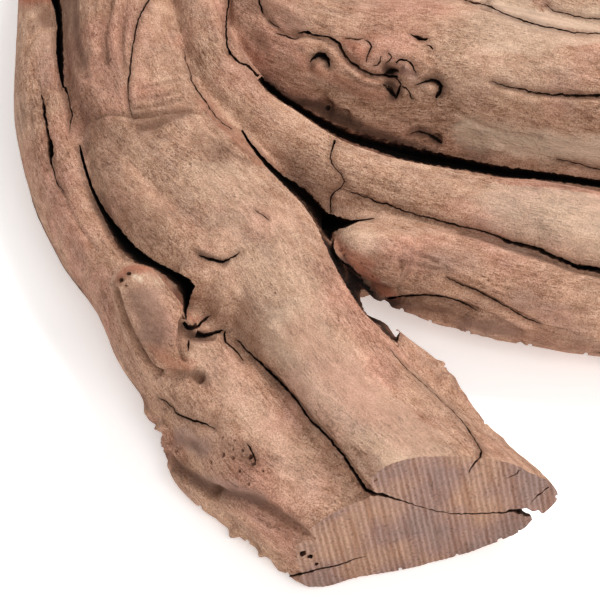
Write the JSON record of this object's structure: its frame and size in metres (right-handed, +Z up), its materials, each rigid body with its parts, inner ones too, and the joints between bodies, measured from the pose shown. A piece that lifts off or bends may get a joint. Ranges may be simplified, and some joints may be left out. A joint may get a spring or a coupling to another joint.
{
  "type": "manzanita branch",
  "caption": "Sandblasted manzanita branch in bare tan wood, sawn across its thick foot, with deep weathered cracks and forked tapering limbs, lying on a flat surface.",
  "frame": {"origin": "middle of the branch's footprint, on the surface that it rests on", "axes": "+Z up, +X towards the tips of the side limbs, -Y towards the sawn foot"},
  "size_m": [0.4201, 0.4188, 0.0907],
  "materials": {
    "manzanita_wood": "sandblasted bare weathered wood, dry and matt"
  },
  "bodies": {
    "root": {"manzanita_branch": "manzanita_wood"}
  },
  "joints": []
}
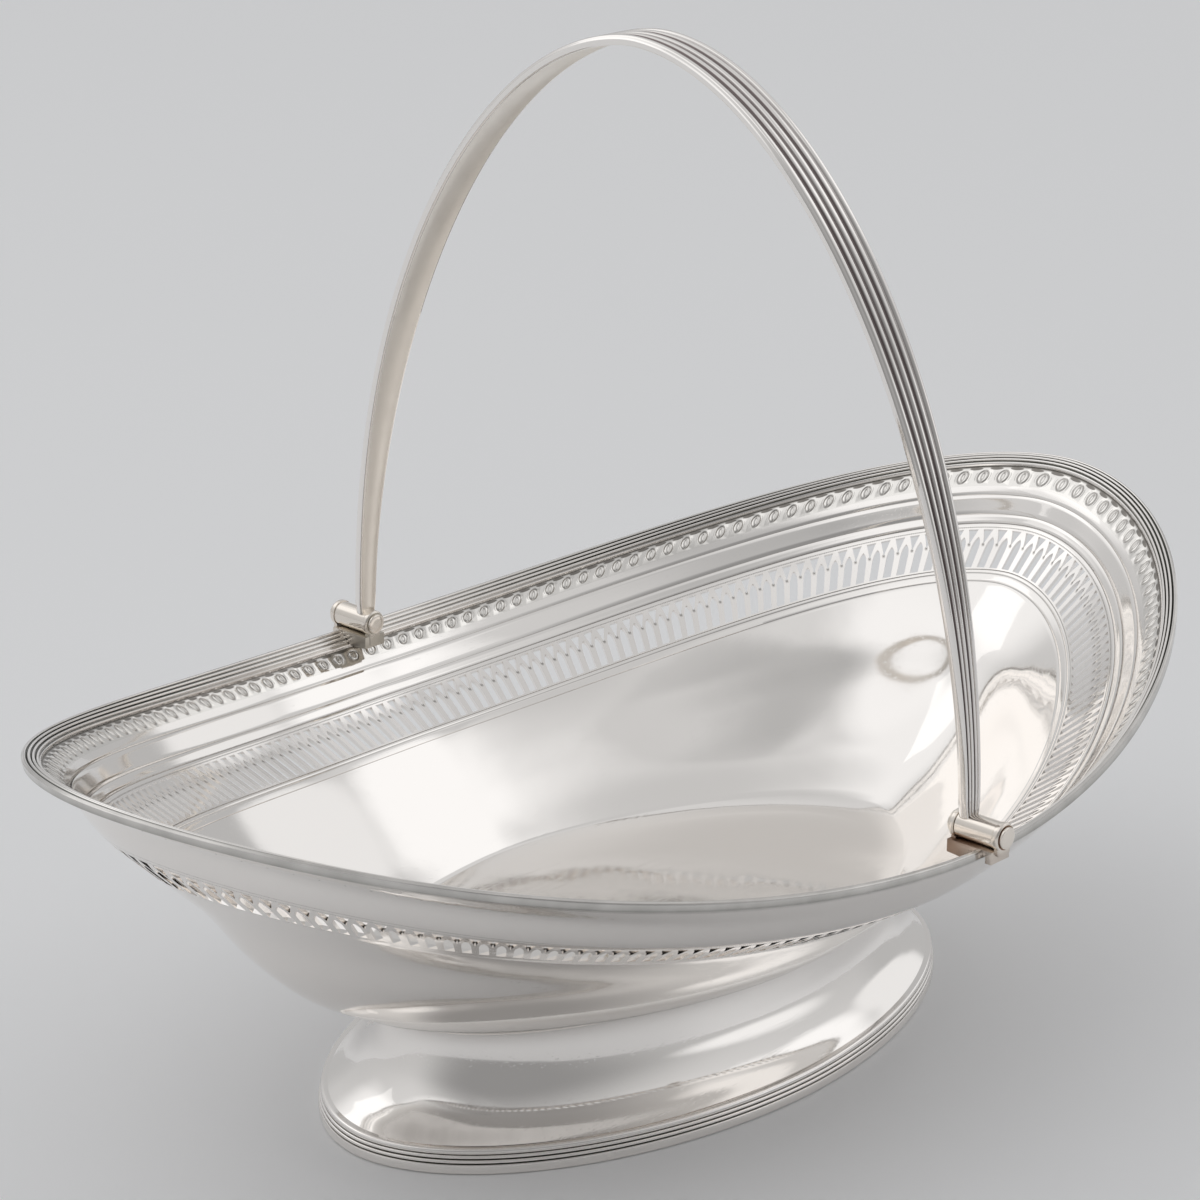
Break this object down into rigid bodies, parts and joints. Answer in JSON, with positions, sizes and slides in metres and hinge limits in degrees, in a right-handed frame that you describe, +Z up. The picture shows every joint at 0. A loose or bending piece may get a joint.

> [DESCRIPTION OF THE TASK]: Search the lines above for the string "object" and copy each line that has it.

> [RESPONSE TO THIS EXERCISE]:
Write the JSON record of this object's structure: its frame and size in metres (right-handed, +Z up), its materials, each rigid body with its parts, inner ones too, and the joints between bodies, measured from the pose shown. A piece that lifts off or bends may get a joint. Ranges may be simplified, and some joints may be left out. A joint may get a spring or a coupling to another joint.
Break this object down into rigid bodies, parts and joints. Answer in JSON, with positions, sizes and slides in metres and hinge limits in degrees, in a right-handed frame that you describe, +Z up. The picture shows every joint at 0. A loose or bending piece may get a joint.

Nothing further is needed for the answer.